To make my point I want to share with you one of introductory portions of Mr. Heisler's book. I think it will encourage you soul. After you read it think about it and meditate on it awhile. You might not be Superman, but you are God's Man and Woman who He can transform into someone's super hero. That saves their life, and sets them on course toward powerful Kingdom living. Amen.
( From the Book )
Everybody needs a hero. My childhood hero of choice was Superman—faster than a speeding bullet, more powerful than a locomotive. It’s a bird. It’s a plane. It’s ——! I think the transformation of mild-mannered Clark Kent into the bold and courageous Superman was something everyone could identify with. Judging from outward appearances, Clark Kent wasn’t much to contend with. But we all knew what was underneath that shirt and tie. The “S” on his chest stood for the true power inside him.
Do preachers have a hidden S underneath their ministerial garb—not an S pointing to their superhuman strength but an S pointing to the supernatural power of the Holy Spirit? Does the Holy Spirit still empower preachers today? If so, how? Do we pray and study throughout our week like a Clark Kent, only to change into blue lights and a red cape on Sunday morning in hopeful expectation of something supernatural happening? Or do we begin our sermons as the mild-mannered Clark Kent, waiting expectantly for the Spirit to miraculously transform us at some point of the message into Superman, so we can fly out of the pulpit at high noon every week?

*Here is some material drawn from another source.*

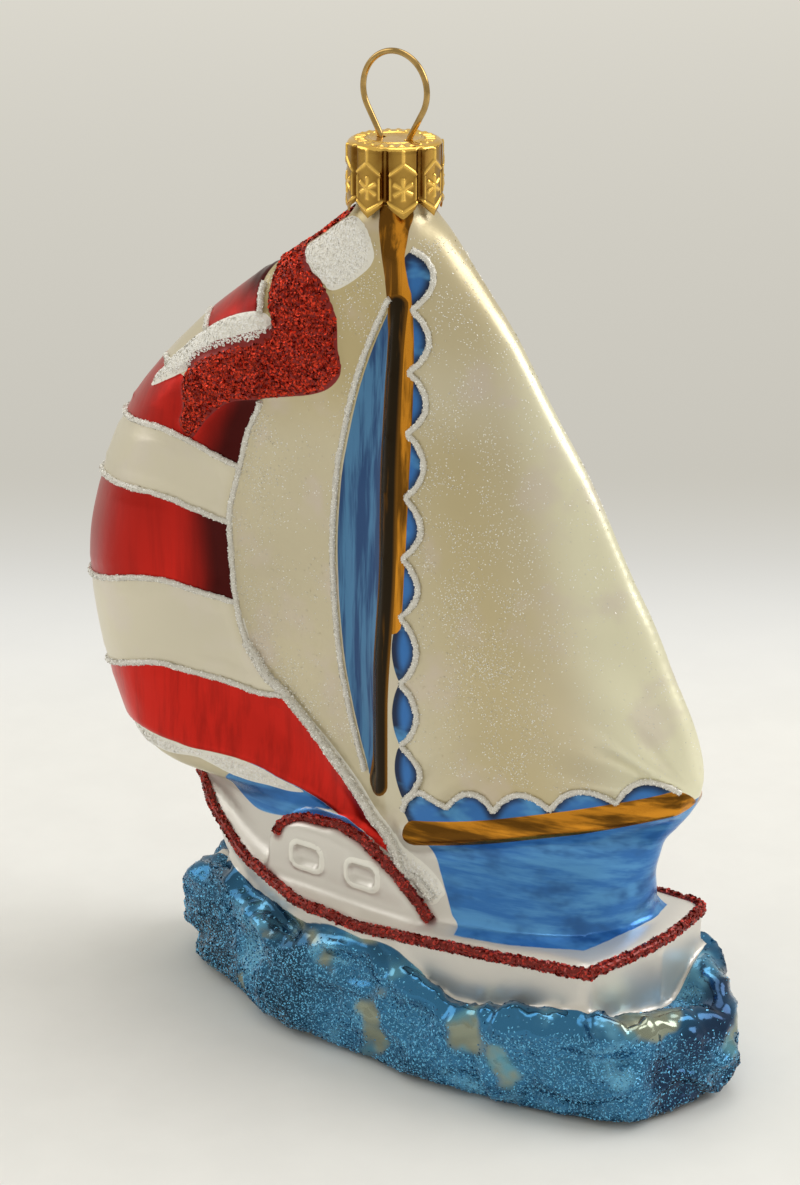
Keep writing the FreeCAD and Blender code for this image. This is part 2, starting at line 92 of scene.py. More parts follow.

“Nonsense,” you may be saying to yourself, “preachers are just human beings like everybody else.” Yet in a 2004 Knight Rider news article on the Holy Spirit, one evangelical pastor had this to say about the role of the Holy Spirit in Christian’s life: “We are Clark Kent, but with the Holy Spirit, we become Superman.”
When I read a statement like that, immediately my childhood images of Superman come to mind: able to bend steel bars with his bare hands, able to see through walls with X-ray vision, able to lift massive objects with superhuman strength, able to leap tall buildings with a single bound, faster than a speeding bullet, more powerful than a locomotive. It’s a bird; it’s a plane; it’s … a Spirit-filled Christian? Talk of Christians turning into Superman via the power of the Holy Spirit may fit well with a culture obsessed with extreme makeovers, but it certainly has no foundation in Scripture. In fact, Paul’s self-assessment as a God-called, Spirit-filled preacher of the gospel stands in stark contrast to any Superman mentality: “I came to you in weakness and in fear, and with much trembling” (1 Cor. 2:3).

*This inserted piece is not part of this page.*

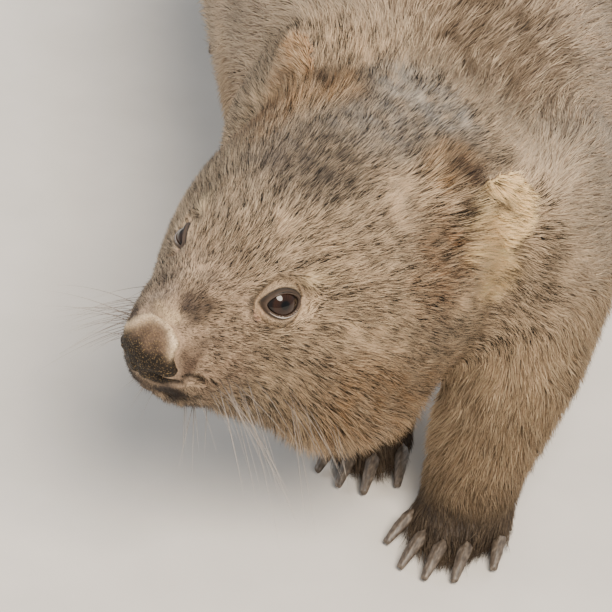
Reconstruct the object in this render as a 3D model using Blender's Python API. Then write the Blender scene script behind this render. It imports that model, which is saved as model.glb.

Paul doesn’t sound like Superman, does he? Yet in the next verse Paul affirms that underneath all his trembling and weakness, his preaching donned the S—not of Superman but of the Holy Spirit: “My message and my preaching were not with wise and persuasive words, but with a demonstration of the Spirit’s power, so that your faith might not rest on men’s wisdom [not even Superman’s!], but on God’s power” (1 Cor. 2:4). Paul acknowledges that his powerful preaching is not from anything within himself; he plainly tells the Corinthians there is nothing special about him: “What, after all, is Apollos? And what is Paul? Only servants” (1 Cor. 3:5). It seems the Holy Spirit turned Paul into a servant rather than a Superman, and a weak one at that.
Furthermore, I cannot recall Superman boasting about his inherent weakness to kryptonite. To do so would lessen his superhero image. In contrast Paul not only admits his weaknesses; he boasts in them! “Therefore I will boast all the more gladly about my weaknesses, so that Christ’s power may rest on me. That is why, for Christ’s sake, I delight in weaknesses, in insults, in hardships, in persecutions, in difficulties. For when I am weak, then I am strong” (2 Cor. 12:9).
Judging from the verses quoted above, Paul doesn’t sound like a superhero at all. Yet no honest reader of the New Testament would deny the power of God that accompanied Paul’s ministry of the Word. As pastors today, we live in a church culture filled with large egos, supersized pride, and superhero expectations—pressures the man of steel himself could not handle! Yet we must reject any notion that we are Superman called to be a superhero. The hero of our preaching is Jesus Christ, and our goal as preachers is to be Spirit filled and Spirit empowered so that our audience knows the difference between supernatural preaching and superhero preaching! Preaching is not an exhibition of the Superman skills you may have learned in seminary or at a seminar; rather, as Paul says, it is a demonstration of the Spirit’s power. If we know we want to end up with preaching that is Spirit-empowered, the question remains, “What path do we take to get there?”
As preachers we are quick to confess the need for the Spirit’s power in our preaching, but we fall short when it comes to explaining how to involve the Holy Spirit in our preaching. The fruit of evangelical publishing and scholarship over the last two decades demonstrates that as evangelicals we are far more able to tell what the Spirit does not do in preaching as opposed to what the Spirit must do if powerful proclamation is to take place. My conviction is that we have failed to connect the discipline of homiletics with the doctrine of pneumatology, and as a result we find ourselves “surprised by the Spirit” when he does move. Spirit-Led Preaching seeks to establish a positive theology of the Spirit’s role in preaching by building upon the theological fusion of Word and Spirit.